Written problem:
Every record that follows should be printed verbatim.

Data section:

+-------+

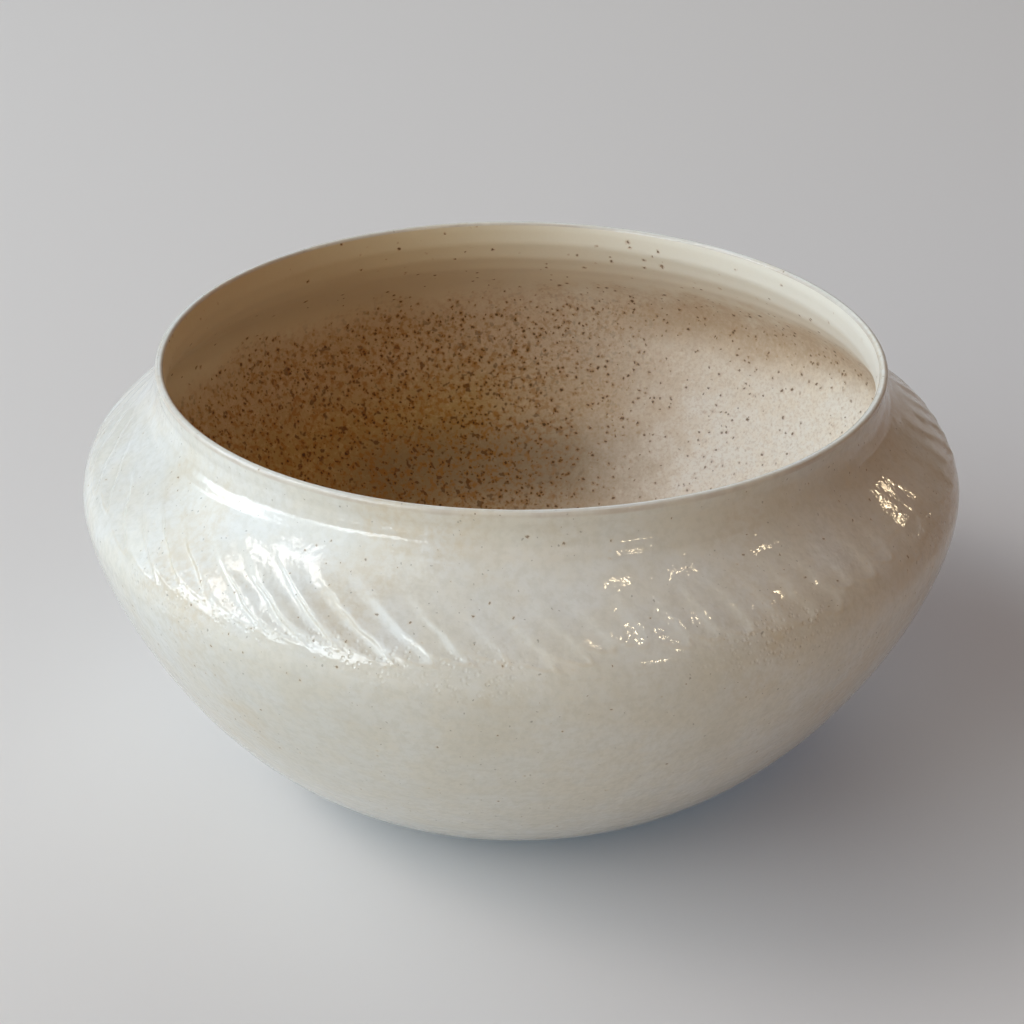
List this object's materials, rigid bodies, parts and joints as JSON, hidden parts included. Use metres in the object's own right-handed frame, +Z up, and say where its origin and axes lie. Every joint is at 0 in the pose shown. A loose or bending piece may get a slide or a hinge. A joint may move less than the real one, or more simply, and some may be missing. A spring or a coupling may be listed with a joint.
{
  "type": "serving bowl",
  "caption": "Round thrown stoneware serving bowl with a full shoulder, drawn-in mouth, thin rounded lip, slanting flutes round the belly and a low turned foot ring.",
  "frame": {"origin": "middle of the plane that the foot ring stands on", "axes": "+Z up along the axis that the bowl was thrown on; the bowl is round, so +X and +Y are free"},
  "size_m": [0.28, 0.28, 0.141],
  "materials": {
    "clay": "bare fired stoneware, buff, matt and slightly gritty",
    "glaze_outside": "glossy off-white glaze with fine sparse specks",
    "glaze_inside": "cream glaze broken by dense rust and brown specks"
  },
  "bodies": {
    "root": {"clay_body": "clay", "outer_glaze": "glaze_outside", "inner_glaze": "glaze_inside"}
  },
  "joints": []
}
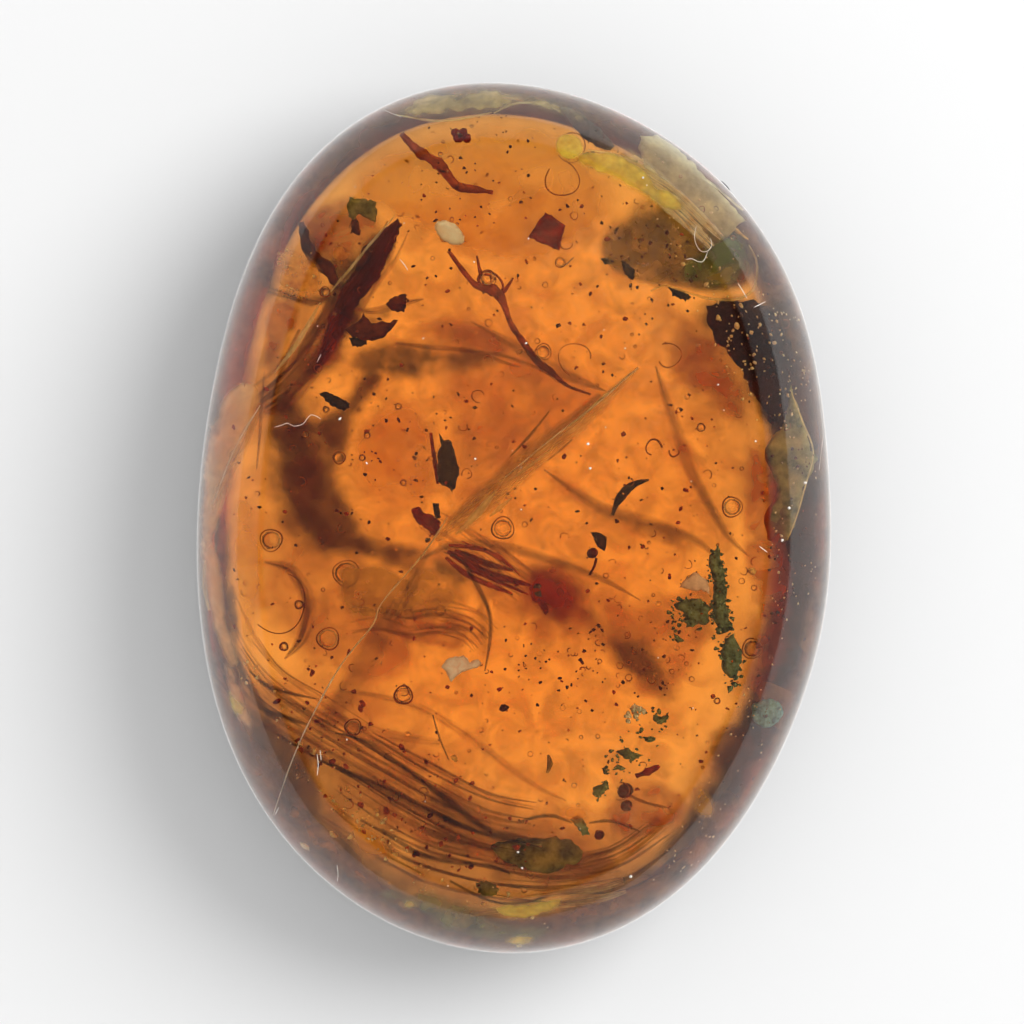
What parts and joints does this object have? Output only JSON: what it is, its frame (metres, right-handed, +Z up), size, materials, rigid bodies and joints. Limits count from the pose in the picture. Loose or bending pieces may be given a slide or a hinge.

+-------+

Response to this exercise:
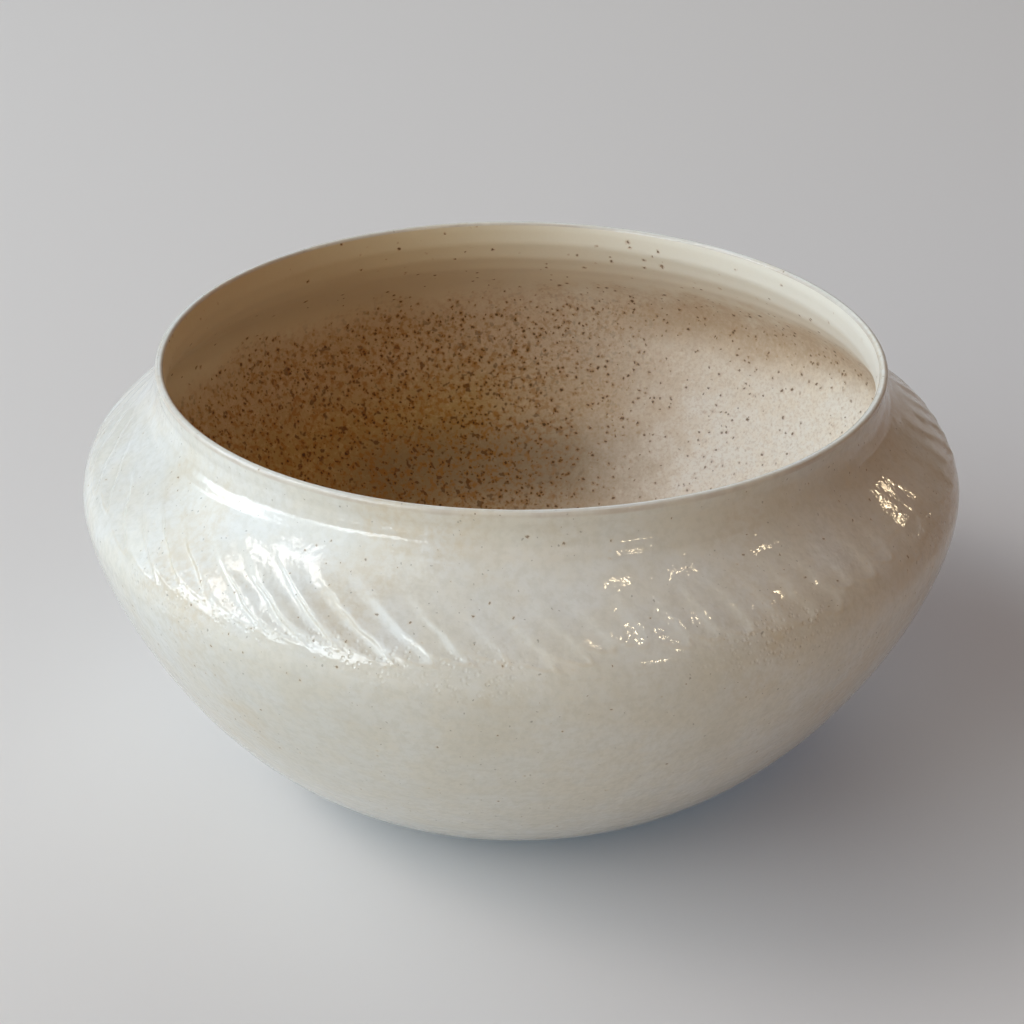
List this object's materials, rigid bodies, parts and joints as JSON, hidden parts included. Use metres in the object's own right-handed frame, +Z up, and say where its origin and axes lie. Every joint is at 0 in the pose shown. A loose or bending piece may get a slide or a hinge. A joint may move less than the real one, or more simply, and some may be missing. A spring or a coupling may be listed with a joint.
{
  "type": "serving bowl",
  "caption": "Round thrown stoneware serving bowl with a full shoulder, drawn-in mouth, thin rounded lip, slanting flutes round the belly and a low turned foot ring.",
  "frame": {"origin": "middle of the plane that the foot ring stands on", "axes": "+Z up along the axis that the bowl was thrown on; the bowl is round, so +X and +Y are free"},
  "size_m": [0.28, 0.28, 0.141],
  "materials": {
    "clay": "bare fired stoneware, buff, matt and slightly gritty",
    "glaze_outside": "glossy off-white glaze with fine sparse specks",
    "glaze_inside": "cream glaze broken by dense rust and brown specks"
  },
  "bodies": {
    "root": {"clay_body": "clay", "outer_glaze": "glaze_outside", "inner_glaze": "glaze_inside"}
  },
  "joints": []
}
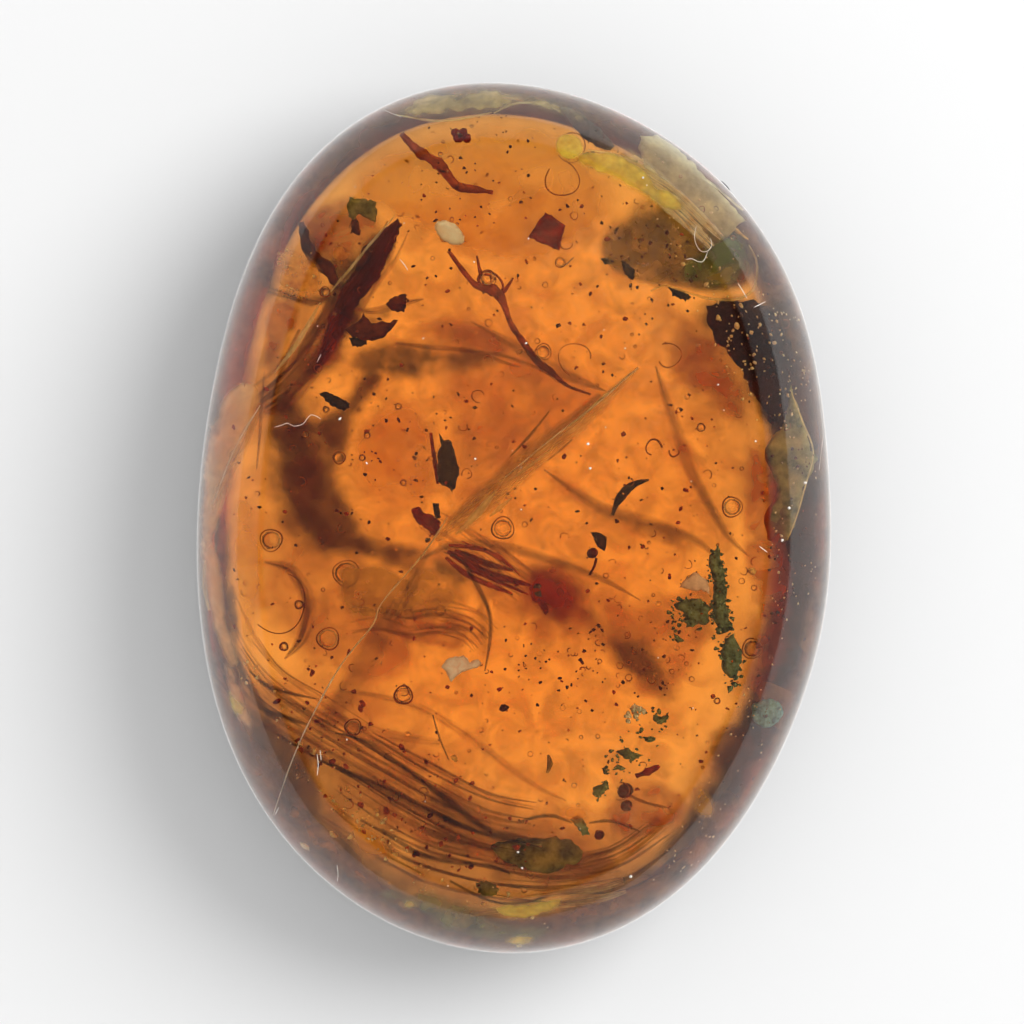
What parts and joints does this object have? Output only JSON: what it is, its frame (metres, right-handed, +Z up), size, materials, rigid bodies and joints. Limits count from the pose in the picture. Loose or bending pieces may be given a slide or a hinge.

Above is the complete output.